What's Jim Woolsey's role in all this? ...

Jim Woolsey, the former director of Central Intelligence, has taken an extremely active role in the anti-Saddam strategy. He was one of the signatories of the letter from the late 1990s that promoted a much more vigorous campaign against Saddam Hussein. And he's also a brilliant lawyer. And he sort of has put together a case against Saddam Hussein, regardless of September 11.

Saddam Hussein probably tried to assassinate former President George Bush. Saddam Hussein does have weapons of mass destruction. One doesn't even have to make a legal argument about why he might be overthrown. ...
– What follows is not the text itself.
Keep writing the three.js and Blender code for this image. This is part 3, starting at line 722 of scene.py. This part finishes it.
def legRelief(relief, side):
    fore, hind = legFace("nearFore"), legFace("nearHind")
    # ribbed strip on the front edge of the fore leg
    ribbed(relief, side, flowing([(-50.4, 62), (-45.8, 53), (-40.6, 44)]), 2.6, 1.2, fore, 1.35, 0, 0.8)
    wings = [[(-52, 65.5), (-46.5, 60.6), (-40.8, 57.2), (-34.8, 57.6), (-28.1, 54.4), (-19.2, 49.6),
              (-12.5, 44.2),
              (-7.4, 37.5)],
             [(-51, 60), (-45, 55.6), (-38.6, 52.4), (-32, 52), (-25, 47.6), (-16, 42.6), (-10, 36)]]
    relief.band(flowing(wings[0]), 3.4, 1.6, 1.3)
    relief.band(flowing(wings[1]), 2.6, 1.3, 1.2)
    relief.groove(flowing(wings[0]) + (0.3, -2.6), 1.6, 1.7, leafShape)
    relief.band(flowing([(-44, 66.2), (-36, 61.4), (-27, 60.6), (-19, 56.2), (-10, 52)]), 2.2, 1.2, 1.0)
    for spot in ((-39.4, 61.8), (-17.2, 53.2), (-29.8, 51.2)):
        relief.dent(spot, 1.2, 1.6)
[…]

insert question about evidence link of Iraq to terroristm

You can find terrorist links to just about anyone. For heaven sakes, you've got Iranians in Lebanon, you've got the Syrians helping Iran send weapons to Hezbollah in Lebanon, you've got Hezbollah in Lebanon maybe having contacts with Al Qaeda. Does this mean the United States is going to bomb Syria and Iran? I don't think so.

So then why the focus on Iraq?

The focus on Iraq is larger. The focus on Iraq is that Iraq is a bad player. Saddam Hussein is the United States' enemy. Saddam Hussein should be overthrown. Even if there's not a link to September 11, there is other ample evidence that Saddam Hussein is a terrorist -- that he terrorizes his own people; that he potentially terrorizes his neighbors; and that he should be part of the war on terror.
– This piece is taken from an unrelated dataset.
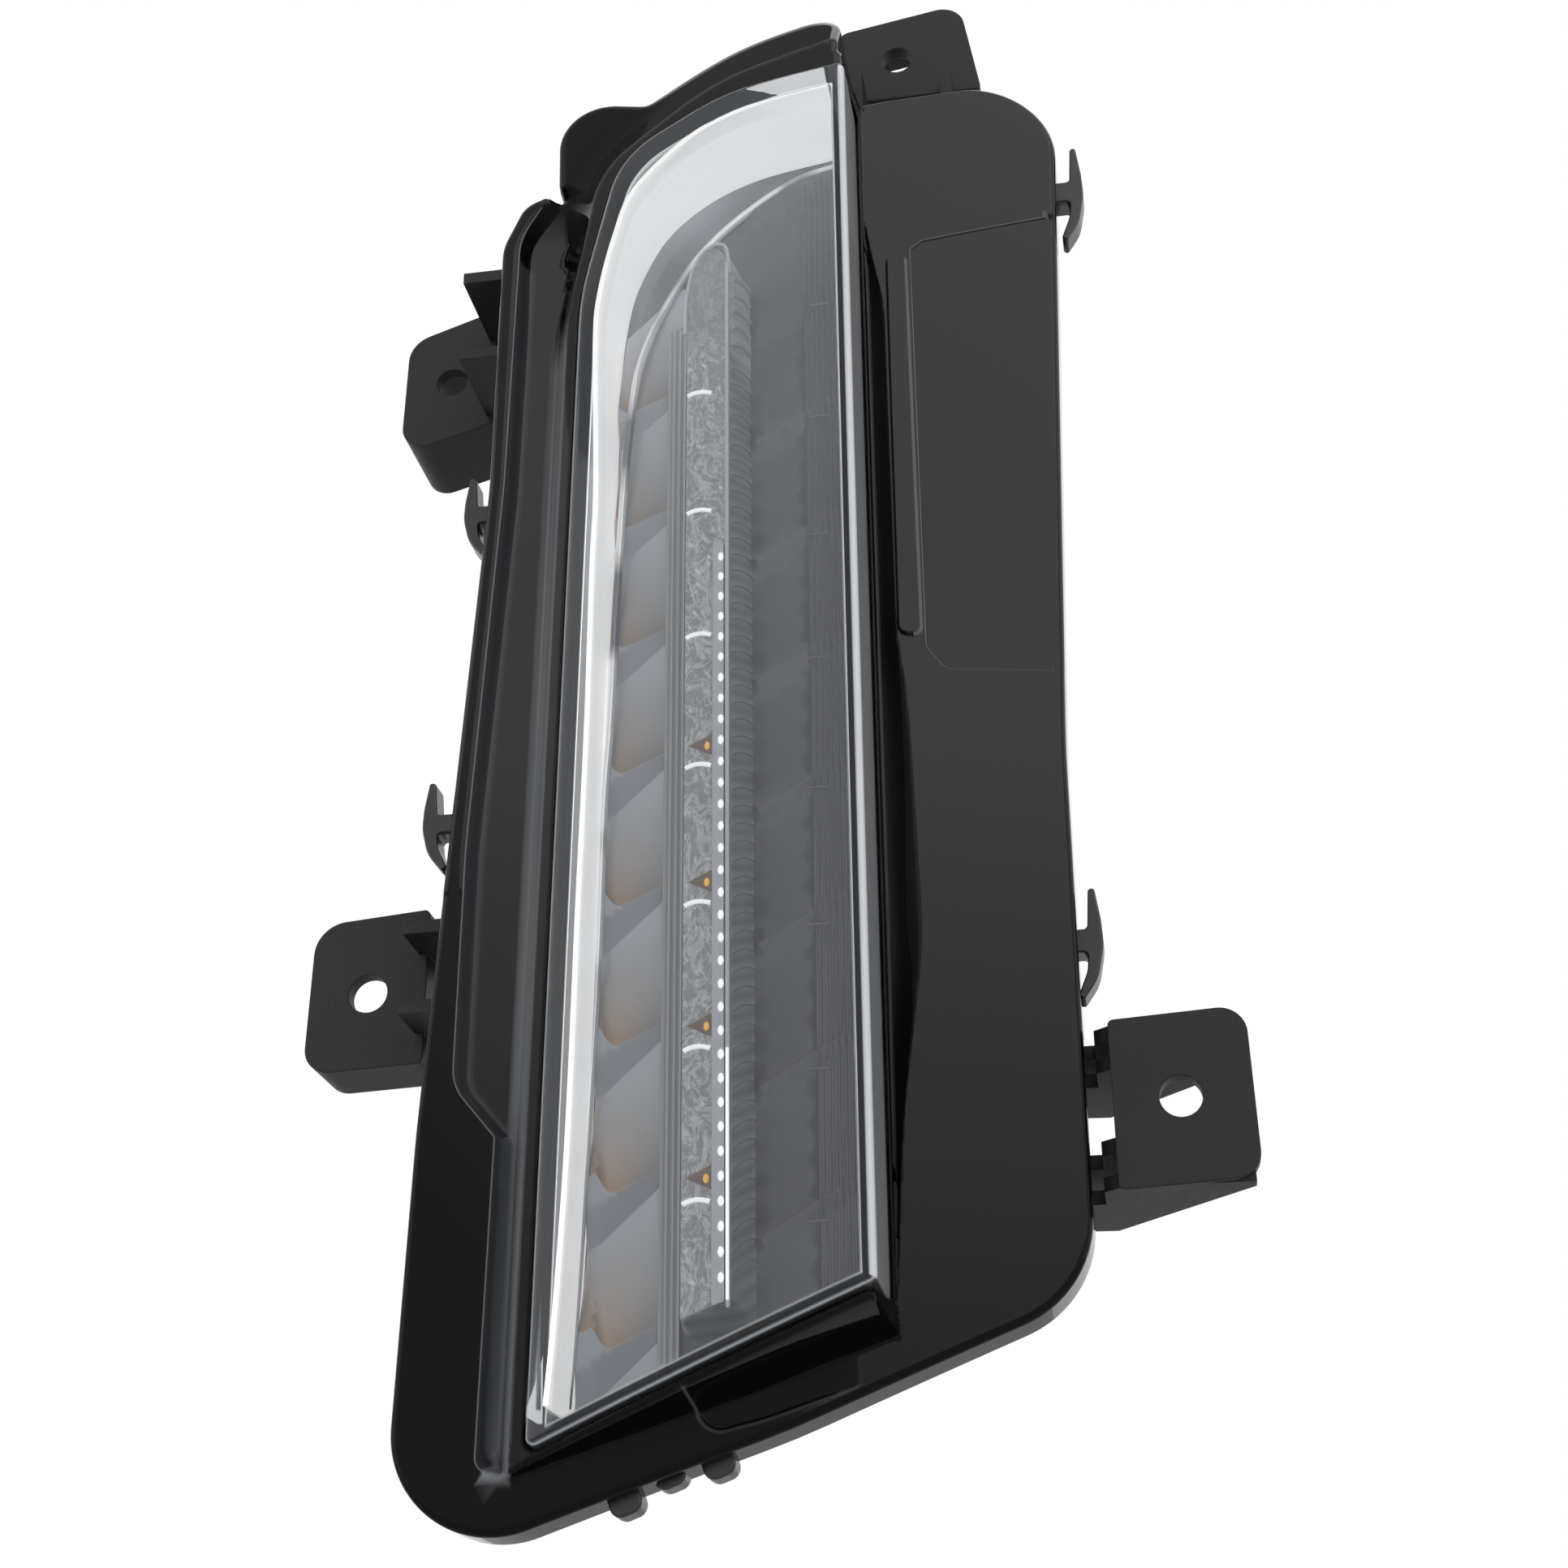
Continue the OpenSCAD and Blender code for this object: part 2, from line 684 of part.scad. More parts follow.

This isn't my view. This is as best as I can define it the view of the administration. ...

But this debate is depending upon quote, unquote, "evidence" linking Saddam Hussein to terrorism. What is the real evidence? What holds water here?

I don't know what holds water; I really don't. ... In the camp that says you should whack Saddam militarily, there are two points of view. One point of view is that there is enough evidence against Saddam Hussein, regardless of what happened on September 11, to get him.

The other point of view is September 11 gives you the vehicle, or the way, or the justification to get Saddam Hussein, because this is a war against all terror.

The problem is, is the evidence any good? Is the evidence against Iraq and the World Trade Center bombing in 1993 good enough? Is the evidence that Iraq was behind the assassination attempt against George Bush, the father, good enough? Is there enough other evidence that Iraq has training camps in its territory? That's something that's going to have to be judged by the administration as it moves from phase one to phase two.

Is there another side that sort of says, "The evidence isn't good enough and we haven't gotten there, folks. And what we really need to do at this point is research the past so that we have a better understanding of the directions we should go?"

From what I'm told, the Colin Powell point of view, and the president of the United States' point of view, is, "Wow, we're dealing with Osama bin Laden and Al Qaeda now. When we're finished there, we will look at the evidence and see whether there is enough evidence. But there is not enough evidence now to prosecute this war against Iraq. This is not a war on two fronts right now. It's a war on one front, and one step at a time."

Is there anything that might change that immediately so that tomorrow morning, your front-page article in the New York Times is, "We are now at war with Iraq?"

If Saddam Hussein's fingerprints are on one of those letters filled with anthrax, then all bets are off. And I wouldn't be surprised if the United States started bombing Baghdad tomorrow.